A window into what happened to borrowers who got into trouble in '07

St. Ambrose Housing Aid Center in Baltimore saw more than 1,000 homeowners trying to avoid foreclosure in 2007, the first year of the long-running crisis. What has become of them since then, staffers wondered?

It's not at all an easy question to answer. Some borrowers came for advice but opted to work with their lenders on their own. Others disappeared mid-stream without explanation. Still others got loan modifications or other help through counselors' efforts, but St. Ambrose didn't know if those resolutions were really the end of the story -- a lot can change in a few years.

Leaders at the nonprofit housing-counseling group decided to sift through public records to try to figure out what happened. They were buoyed by the results, announced a few days ago.

Land records suggest that 60 percent of St. Ambrose's '07 class of struggling borrowers still owned their homes as of December, the nonprofit says. An additional 10 percent sold their homes for more than they paid, which St. Ambrose also counted as a win compared with foreclosure.

Twenty-four percent fell into categories St. Ambrose counted as negatives -- foreclosure, short sales and deeds-in-lieu of foreclosure. (Short sales and deeds-in-lieu are often characterized as better than foreclosure for borrowers, but the nonprofit thinks the main beneficiary is the mortgage holder.)

Data errors prevented St. Ambrose from determining the state of the remaining 6 percent of properties. 

Mark Benson, special assistant to the executive director at St. Ambrose, thinks that's a good track record and a sign that foreclosure-prevention counseling helps borrowers. But he's quick to acknowledge two issues that make it harder to draw absolute conclusions from the study.

St. Ambrose determined property ownership by property records -- the state Department of Assessments and Taxation's searchable database. That ought to be just fine, but one of the challenges of foreclosure is that the bank (or mortgage-backed-security investor) doesn't necessary show up as the new owner soon after repossessing the house.

At least sometimes, their mortgage servicer doesn't actually record the deed showing the property's REO status until the point that it's passing into the hands of a new, non-bank owner. (State Sen. Richard F. Colburn, a Republican from the Eastern Shore, sponsored a bill last session requiring deed recordation within 60 days of foreclosure ratification to address that issue. But the bill didn't make it out of the Senate.)

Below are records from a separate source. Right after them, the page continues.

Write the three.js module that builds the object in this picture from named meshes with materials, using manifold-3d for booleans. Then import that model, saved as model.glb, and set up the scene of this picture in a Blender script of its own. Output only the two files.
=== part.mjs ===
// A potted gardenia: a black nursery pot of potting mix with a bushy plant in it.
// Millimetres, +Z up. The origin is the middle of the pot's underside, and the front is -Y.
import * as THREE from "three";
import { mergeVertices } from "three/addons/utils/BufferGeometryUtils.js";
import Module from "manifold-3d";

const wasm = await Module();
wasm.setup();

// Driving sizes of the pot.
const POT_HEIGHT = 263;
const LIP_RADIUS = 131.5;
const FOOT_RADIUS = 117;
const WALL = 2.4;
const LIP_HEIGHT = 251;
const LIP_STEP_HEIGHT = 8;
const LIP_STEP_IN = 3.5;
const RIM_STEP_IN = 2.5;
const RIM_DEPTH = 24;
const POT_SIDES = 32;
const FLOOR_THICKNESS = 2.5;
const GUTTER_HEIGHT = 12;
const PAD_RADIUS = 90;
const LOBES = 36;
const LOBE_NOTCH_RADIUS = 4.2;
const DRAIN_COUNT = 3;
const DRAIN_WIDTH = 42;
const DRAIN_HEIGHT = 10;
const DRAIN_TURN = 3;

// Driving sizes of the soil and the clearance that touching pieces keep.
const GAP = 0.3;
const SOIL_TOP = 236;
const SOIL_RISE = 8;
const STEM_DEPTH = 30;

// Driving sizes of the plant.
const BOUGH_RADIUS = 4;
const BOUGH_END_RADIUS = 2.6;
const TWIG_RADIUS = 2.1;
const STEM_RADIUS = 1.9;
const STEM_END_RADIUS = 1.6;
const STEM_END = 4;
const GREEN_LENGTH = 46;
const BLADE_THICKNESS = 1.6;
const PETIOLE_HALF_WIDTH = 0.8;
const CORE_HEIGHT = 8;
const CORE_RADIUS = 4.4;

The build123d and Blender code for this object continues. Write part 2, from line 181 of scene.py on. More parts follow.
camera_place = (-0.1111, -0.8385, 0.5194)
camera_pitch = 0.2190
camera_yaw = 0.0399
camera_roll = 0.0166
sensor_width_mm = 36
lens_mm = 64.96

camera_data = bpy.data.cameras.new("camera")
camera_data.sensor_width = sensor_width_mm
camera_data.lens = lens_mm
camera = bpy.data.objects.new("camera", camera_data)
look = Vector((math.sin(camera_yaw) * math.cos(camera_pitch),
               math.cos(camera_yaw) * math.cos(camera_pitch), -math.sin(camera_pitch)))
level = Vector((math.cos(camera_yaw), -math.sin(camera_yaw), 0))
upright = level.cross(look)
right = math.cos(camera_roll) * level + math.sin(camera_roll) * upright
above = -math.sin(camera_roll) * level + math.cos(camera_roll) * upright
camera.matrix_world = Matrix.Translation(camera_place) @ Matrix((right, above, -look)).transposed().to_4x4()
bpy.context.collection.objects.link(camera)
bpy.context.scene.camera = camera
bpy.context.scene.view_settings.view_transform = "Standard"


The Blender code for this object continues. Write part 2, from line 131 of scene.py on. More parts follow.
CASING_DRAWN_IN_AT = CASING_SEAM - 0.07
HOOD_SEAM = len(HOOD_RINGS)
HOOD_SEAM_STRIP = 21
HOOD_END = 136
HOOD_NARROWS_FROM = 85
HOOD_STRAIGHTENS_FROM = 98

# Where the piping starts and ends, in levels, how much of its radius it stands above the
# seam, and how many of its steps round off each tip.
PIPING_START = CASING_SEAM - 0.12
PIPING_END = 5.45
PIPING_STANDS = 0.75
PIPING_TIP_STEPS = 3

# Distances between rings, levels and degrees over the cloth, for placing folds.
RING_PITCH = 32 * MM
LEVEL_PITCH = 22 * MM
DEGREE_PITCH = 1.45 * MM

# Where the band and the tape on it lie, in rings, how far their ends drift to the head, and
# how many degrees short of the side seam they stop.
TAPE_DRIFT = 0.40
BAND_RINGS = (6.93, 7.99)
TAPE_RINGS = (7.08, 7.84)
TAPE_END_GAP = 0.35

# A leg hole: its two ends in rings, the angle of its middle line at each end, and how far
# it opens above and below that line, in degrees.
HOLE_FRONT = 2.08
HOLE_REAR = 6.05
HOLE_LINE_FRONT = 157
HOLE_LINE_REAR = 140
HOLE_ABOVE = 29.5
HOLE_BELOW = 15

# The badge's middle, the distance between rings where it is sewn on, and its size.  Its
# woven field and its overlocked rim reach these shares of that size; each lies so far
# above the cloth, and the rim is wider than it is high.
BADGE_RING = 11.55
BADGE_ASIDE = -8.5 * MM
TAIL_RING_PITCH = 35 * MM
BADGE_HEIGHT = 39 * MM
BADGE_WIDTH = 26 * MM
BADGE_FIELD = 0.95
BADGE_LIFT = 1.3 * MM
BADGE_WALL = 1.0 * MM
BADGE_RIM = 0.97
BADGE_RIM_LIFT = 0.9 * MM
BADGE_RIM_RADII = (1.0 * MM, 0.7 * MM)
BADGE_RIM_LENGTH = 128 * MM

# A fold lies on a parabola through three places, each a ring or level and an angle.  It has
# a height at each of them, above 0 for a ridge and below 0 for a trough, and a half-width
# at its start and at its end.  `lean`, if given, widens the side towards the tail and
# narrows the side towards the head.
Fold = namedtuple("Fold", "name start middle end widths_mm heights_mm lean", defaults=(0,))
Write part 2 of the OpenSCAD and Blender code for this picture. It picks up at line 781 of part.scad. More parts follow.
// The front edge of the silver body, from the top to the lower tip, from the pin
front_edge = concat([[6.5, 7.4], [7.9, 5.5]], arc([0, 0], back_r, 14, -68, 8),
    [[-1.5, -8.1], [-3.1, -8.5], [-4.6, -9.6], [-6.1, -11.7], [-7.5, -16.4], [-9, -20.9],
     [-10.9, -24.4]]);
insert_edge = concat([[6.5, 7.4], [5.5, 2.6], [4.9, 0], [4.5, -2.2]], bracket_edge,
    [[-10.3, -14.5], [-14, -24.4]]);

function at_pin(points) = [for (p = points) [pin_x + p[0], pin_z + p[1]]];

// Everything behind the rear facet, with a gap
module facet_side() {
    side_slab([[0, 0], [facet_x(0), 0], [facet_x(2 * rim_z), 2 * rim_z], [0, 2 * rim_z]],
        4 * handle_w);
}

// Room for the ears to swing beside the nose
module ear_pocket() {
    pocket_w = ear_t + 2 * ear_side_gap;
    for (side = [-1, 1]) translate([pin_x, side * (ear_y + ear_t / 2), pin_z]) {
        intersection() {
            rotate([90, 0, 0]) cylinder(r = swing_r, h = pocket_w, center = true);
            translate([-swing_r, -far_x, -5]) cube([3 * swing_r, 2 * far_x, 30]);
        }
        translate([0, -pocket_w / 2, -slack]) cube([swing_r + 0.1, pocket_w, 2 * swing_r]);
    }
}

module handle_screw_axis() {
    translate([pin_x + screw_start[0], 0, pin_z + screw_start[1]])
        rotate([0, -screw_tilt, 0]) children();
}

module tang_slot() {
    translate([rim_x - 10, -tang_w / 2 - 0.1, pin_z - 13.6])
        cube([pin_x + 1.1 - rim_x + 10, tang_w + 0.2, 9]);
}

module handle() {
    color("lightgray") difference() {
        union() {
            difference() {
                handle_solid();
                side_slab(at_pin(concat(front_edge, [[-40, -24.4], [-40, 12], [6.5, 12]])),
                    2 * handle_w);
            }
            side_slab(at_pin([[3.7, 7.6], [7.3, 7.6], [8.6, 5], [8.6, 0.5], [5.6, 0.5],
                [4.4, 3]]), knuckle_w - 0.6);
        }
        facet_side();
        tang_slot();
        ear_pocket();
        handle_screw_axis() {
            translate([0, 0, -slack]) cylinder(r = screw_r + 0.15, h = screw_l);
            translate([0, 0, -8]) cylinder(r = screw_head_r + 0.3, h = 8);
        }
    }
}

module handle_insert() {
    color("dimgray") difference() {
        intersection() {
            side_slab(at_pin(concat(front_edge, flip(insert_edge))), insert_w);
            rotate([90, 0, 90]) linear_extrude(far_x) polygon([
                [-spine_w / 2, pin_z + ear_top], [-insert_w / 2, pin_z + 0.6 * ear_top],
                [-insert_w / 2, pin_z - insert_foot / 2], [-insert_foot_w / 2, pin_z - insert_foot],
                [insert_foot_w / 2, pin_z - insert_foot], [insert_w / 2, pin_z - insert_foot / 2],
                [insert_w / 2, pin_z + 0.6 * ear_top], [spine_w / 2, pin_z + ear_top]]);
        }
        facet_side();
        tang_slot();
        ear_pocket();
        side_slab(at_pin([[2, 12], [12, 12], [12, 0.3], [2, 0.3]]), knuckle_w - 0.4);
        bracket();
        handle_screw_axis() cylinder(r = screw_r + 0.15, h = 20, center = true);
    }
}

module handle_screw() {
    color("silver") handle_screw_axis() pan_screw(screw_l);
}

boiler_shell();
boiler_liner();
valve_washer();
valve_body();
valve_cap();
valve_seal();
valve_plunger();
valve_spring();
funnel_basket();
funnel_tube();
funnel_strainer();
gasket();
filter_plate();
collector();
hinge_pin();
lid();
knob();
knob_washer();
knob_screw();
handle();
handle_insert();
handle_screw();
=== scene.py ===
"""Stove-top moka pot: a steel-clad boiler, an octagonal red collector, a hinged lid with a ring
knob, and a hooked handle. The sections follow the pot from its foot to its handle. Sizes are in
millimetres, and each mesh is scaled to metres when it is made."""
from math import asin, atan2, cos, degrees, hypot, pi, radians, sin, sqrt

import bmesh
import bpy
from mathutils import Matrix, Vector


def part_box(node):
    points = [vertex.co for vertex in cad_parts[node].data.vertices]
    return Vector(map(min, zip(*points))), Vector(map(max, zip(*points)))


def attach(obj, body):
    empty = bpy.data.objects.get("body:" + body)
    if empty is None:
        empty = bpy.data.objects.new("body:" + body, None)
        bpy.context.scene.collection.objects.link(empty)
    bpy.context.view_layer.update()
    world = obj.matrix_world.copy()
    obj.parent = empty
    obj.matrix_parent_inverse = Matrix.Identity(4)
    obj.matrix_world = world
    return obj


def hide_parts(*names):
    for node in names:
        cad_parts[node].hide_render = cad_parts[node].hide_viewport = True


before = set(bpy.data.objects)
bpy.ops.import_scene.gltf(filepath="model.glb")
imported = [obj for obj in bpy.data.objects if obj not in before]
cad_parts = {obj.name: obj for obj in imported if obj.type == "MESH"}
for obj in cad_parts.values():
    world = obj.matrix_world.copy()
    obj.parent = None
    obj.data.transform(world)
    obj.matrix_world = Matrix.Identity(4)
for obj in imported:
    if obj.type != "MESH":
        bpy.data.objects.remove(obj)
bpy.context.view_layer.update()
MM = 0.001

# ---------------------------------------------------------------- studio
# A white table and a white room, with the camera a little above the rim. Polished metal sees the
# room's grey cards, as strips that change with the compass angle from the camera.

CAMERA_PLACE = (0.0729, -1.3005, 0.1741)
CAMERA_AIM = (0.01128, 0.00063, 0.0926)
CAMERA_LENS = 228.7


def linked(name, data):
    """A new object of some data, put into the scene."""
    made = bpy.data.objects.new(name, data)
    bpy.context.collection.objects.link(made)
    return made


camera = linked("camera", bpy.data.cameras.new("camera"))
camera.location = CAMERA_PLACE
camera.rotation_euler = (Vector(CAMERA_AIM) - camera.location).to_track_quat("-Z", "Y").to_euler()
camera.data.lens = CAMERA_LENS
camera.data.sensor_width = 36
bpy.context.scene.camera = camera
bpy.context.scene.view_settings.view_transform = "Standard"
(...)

Now, if a homeowner was foreclosed on in 2007 -- or 2008 or 2009, for that matter -- the odds would seem pretty good that the deed would have been recorded by December of 2010. Benson said St. Ambrose staffers spot-checked the data, visiting 25 homes in one ZIP code to see if they were still owned by clients as the land records suggested, and were able to connect with the people or find clear signs of owner-occupation in every case except one.

But he said deed recordation delays certainly could "mask" ownership.

The other issue? Without a control group of people who didn't seek counseling help, it's difficult to say how St. Ambrose's clients might have fared if they went it alone. But Benson said another study comparing loan modifications found that homeowners working with counselors had better odds of landing a lower payment than homeowners without, so he doesn't think it's a stretch to conclude that St. Ambrose had an impact.

"I think it just supports the concept that housing counseling plays a role in helping people stay in their house," he said.

Either way, sometimes homeowners get help, get back on track and get walloped anew. Benson said one of the borrowers from 2007 explained that she was in financial difficulty again after two operations and the need to take in her daughter, who had been laid off.

"She was going to come back and talk with a counselor again," he said.

Some other findings of the study:

St. Ambrose clients who owned homes in the city were more likely to avoid foreclosure, a deed-in-lieu or short sale than homeowners outside the city.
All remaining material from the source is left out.